Goal ->
Search the material below for the word "slide" and copy every line in which it occurs.

------------

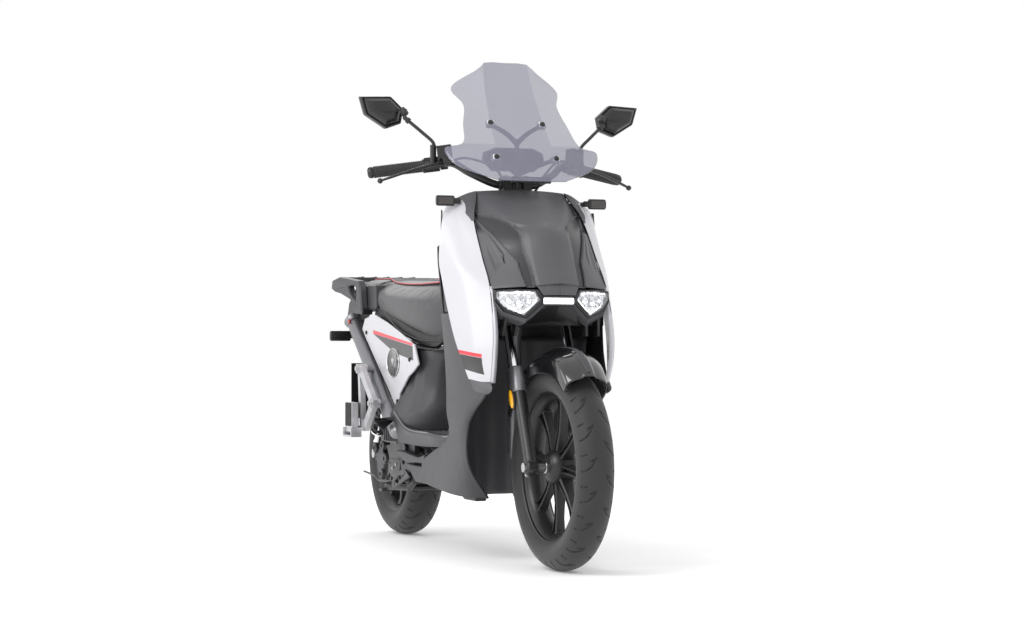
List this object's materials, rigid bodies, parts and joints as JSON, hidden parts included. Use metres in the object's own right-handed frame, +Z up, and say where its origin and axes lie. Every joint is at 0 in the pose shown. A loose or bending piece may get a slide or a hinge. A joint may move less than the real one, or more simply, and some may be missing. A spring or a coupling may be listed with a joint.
{
  "type": "electric moped scooter",
  "caption": "Step-through electric moped scooter with telescopic fork, hub motor in the rear wheel, twin shocks, tall wind screen, two-level seat and pillion rail.",
  "frame": {"origin": "on the ground under the middle of the scooter, halfway between the front of the front tyre and the back of the number-plate plate", "axes": "+Z up, +Y towards the rear along the wheelbase, +X towards the rider's left"},
  "size_m": [0.866, 1.9662, 1.441],
  "materials": {
    "frame_grey": "satin metallic paint",
    "body_white": "pearl gloss",
    "body_grey": "satin moulded",
    "plastic_black": "moulded grain",
    "gloss_black": "gloss",
    "black_metal": "powder coat",
    "cast_alloy": "cast",
    "steel": "machined",
    "chrome": "polished",
    "tyre": "rubber",
    "rubber": "grip rubber",
    "seat_vinyl": "grained vinyl",
    "clear": "clear polycarbonate",
    "lens": "clear lens",
    "red_lens": "red lens",
    "amber": "reflector",
    "spring_red": "gloss paint",
    "cast_grey": "cast"
  },
  "bodies": {
    "chassis": {"main_frame": "frame_grey", "pivot_plates": "cast_grey", "battery_pack": "plastic_black", "front_fascia": "body_grey", "apron_right": "body_white", "apron_left": "body_white", "lower_leg_shield": "body_grey", "inner_leg_shield": "body_grey", "floorboard": "body_grey", "underseat_cover": "body_grey", "side_panels": "body_white", "tail_fairing": "body_grey", "grab_rail": "black_metal", "tail_light": "red_lens", "rear_mudguard": "plastic_black", "indicators": "plastic_black", "headlight_housing": "plastic_black", "headlight_lenses": "lens", "peg_brackets": "cast_alloy"},
    "seat": {"seat_pan": "plastic_black", "seat_cushion": "seat_vinyl"},
    "steering": {"steering_stem": "black_metal", "fork_stanchions": "chrome", "handlebar": "black_metal", "left_grip": "rubber", "switch_housings": "plastic_black", "display": "plastic_black", "windshield": "clear", "windshield_bracket": "black_metal", "master_cylinders": "plastic_black", "brake_hoses": "rubber", "mirror_stems": "black_metal"},
    "fork_lower": {"fork_lowers": "black_metal", "front_axle": "steel", "front_mudguard": "gloss_black", "front_caliper": "black_metal", "fork_reflectors": "amber"},
    "front_wheel": {"front_tyre": "tyre", "front_rim": "black_metal", "front_disc": "steel"},
    "swingarm": {"swingarm": "black_metal", "rear_axle": "steel", "rear_caliper": "black_metal"},
    "rear_wheel": {"rear_tyre": "tyre", "rear_hub_motor": "black_metal", "rear_disc": "steel"},
    "shock_upper": {"shock_bodies": "black_metal", "shock_springs": "spring_red"},
    "shock_lower": {"shock_rods": "chrome"},
    "brake_lever_right": {"brake_lever_right": "black_metal"},
    "brake_lever_left": {"brake_lever_left": "black_metal"},
    "throttle_grip": {"throttle_grip": "rubber"},
    "mirror_right": {"mirror_right": "plastic_black"},
    "mirror_left": {"mirror_left": "plastic_black"},
    "pillion_peg_right": {"pillion_peg_right": "rubber"},
    "pillion_peg_left": {"pillion_peg_left": "rubber"},
    "centre_stand": {"centre_stand": "black_metal"},
    "kill_switch": {"kill_switch": "plastic_black"},
    "horn_button": {"horn_button": "plastic_black"},
    "indicator_switch": {"indicator_switch": "plastic_black"}
  },
  "joints": [
    {"name": "steer", "type": "hinge", "parent": "chassis", "child": "steering", "pos_m": [0, -0.452, 0.72], "axis": [0, 0.4115, 0.9114], "range_deg": [-35, 35]},
    {"name": "fork_travel", "type": "slide", "parent": "steering", "child": "fork_lower", "axis": [0, 0.4115, 0.9114], "range_m": [-0.03, 0.07], "stiffness_N_per_m": 15000, "springref_m": -0.035},
    {"name": "front_wheel_spin", "type": "hinge", "parent": "fork_lower", "child": "front_wheel", "pos_m": [0, -0.69978, 0.283], "axis": [1, 0, 0], "continuous": true},
    {"name": "swingarm_pivot", "type": "hinge", "parent": "chassis", "child": "swingarm", "pos_m": [0, 0.21, 0.3], "axis": [1, 0, 0], "range_deg": [-3, 6], "stiffness_Nm_per_rad": 9000, "springref_deg": -1.72},
    {"name": "rear_wheel_spin", "type": "hinge", "parent": "swingarm", "child": "rear_wheel", "pos_m": [0, 0.66021, 0.266], "axis": [1, 0, 0], "continuous": true},
    {"name": "shock_swing", "type": "hinge", "parent": "chassis", "child": "shock_upper", "pos_m": [0, 0.43011, 0.565], "axis": [1, 0, 0], "range_deg": [-2.33, 4.37]},
    {"name": "shock_travel", "type": "slide", "parent": "shock_upper", "child": "shock_lower", "axis": [0, 0.5401, -0.8416], "range_m": [-0.03516, 0.01783], "deforming": ["shock_springs"]},
    {"name": "brake_lever_left_pull", "type": "hinge", "parent": "steering", "child": "brake_lever_left", "pos_m": [0.21021, -0.30536, 1.13695], "axis": [0.1095, 0.0457, 0.9929], "range_deg": [0, 14], "stiffness_Nm_per_rad": 1.2, "springref_deg": -14.32},
    {"name": "brake_lever_right_pull", "type": "hinge", "parent": "steering", "child": "brake_lever_right", "pos_m": [-0.21021, -0.30536, 1.13695], "axis": [0.1095, -0.0457, -0.9929], "range_deg": [0, 14], "stiffness_Nm_per_rad": 1.2, "springref_deg": -14.32},
    {"name": "throttle_twist", "type": "hinge", "parent": "steering", "child": "throttle_grip", "pos_m": [-0.242, -0.252, 1.133], "axis": [-0.9164, 0.3824, -0.1187], "range_deg": [-70, 0], "stiffness_Nm_per_rad": 0.5, "springref_deg": 17.19},
    {"name": "mirror_left_turn", "type": "hinge", "parent": "steering", "child": "mirror_left", "pos_m": [0.308, -0.268, 1.268], "axis": [0, 0, 1], "range_deg": [-20, 20]},
    {"name": "mirror_right_turn", "type": "hinge", "parent": "steering", "child": "mirror_right", "pos_m": [-0.308, -0.268, 1.268], "axis": [0, 0, 1], "range_deg": [-20, 20]},
    {"name": "seat_opening", "type": "hinge", "parent": "chassis", "child": "seat", "pos_m": [0, -0.002, 0.6], "axis": [1, 0, 0], "range_deg": [0, 60]},
    {"name": "stand_swing", "type": "hinge", "parent": "chassis", "child": "centre_stand", "pos_m": [0, 0.182, 0.211], "axis": [1, 0, 0], "range_deg": [-92, 0], "stiffness_Nm_per_rad": 8, "springref_deg": 20.05},
    {"name": "peg_right_fold", "type": "hinge", "parent": "chassis", "child": "pillion_peg_right", "pos_m": [-0.256, 0.43009, 0.351], "axis": [0, 1, 0], "range_deg": [-90, 0]},
    {"name": "peg_left_fold", "type": "hinge", "parent": "chassis", "child": "pillion_peg_left", "pos_m": [0.256, 0.43009, 0.351], "axis": [0, 1, 0], "range_deg": [0, 90]},
    {"name": "horn_press", "type": "slide", "parent": "steering", "child": "horn_button", "axis": [0.3851, -0.9229, 0], "range_m": [0, 0.002], "stiffness_N_per_m": 600, "springref_m": -0.002},
    {"name": "kill_switch_press", "type": "slide", "parent": "steering", "child": "kill_switch", "axis": [-0.3851, -0.9229, 0], "range_m": [0, 0.002], "stiffness_N_per_m": 600, "springref_m": -0.002},
    {"name": "indicator_slide", "type": "slide", "parent": "steering", "child": "indicator_switch", "axis": [0.9164, 0.3824, -0.1187], "range_m": [-0.004, 0.004]}
  ],
  "couplings": [
    {"joint": "shock_swing", "follows": "swingarm_pivot", "ratio": 0.678},
    {"joint": "shock_travel", "follows": "swingarm_pivot", "m_per_rad": -0.331}
  ]
}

------------

Response ->
List this object's materials, rigid bodies, parts and joints as JSON, hidden parts included. Use metres in the object's own right-handed frame, +Z up, and say where its origin and axes lie. Every joint is at 0 in the pose shown. A loose or bending piece may get a slide or a hinge. A joint may move less than the real one, or more simply, and some may be missing. A spring or a coupling may be listed with a joint.
    {"name": "fork_travel", "type": "slide", "parent": "steering", "child": "fork_lower", "axis": [0, 0.4115, 0.9114], "range_m": [-0.03, 0.07], "stiffness_N_per_m": 15000, "springref_m": -0.035},
    {"name": "shock_travel", "type": "slide", "parent": "shock_upper", "child": "shock_lower", "axis": [0, 0.5401, -0.8416], "range_m": [-0.03516, 0.01783], "deforming": ["shock_springs"]},
    {"name": "horn_press", "type": "slide", "parent": "steering", "child": "horn_button", "axis": [0.3851, -0.9229, 0], "range_m": [0, 0.002], "stiffness_N_per_m": 600, "springref_m": -0.002},
    {"name": "kill_switch_press", "type": "slide", "parent": "steering", "child": "kill_switch", "axis": [-0.3851, -0.9229, 0], "range_m": [0, 0.002], "stiffness_N_per_m": 600, "springref_m": -0.002},
    {"name": "indicator_slide", "type": "slide", "parent": "steering", "child": "indicator_switch", "axis": [0.9164, 0.3824, -0.1187], "range_m": [-0.004, 0.004]}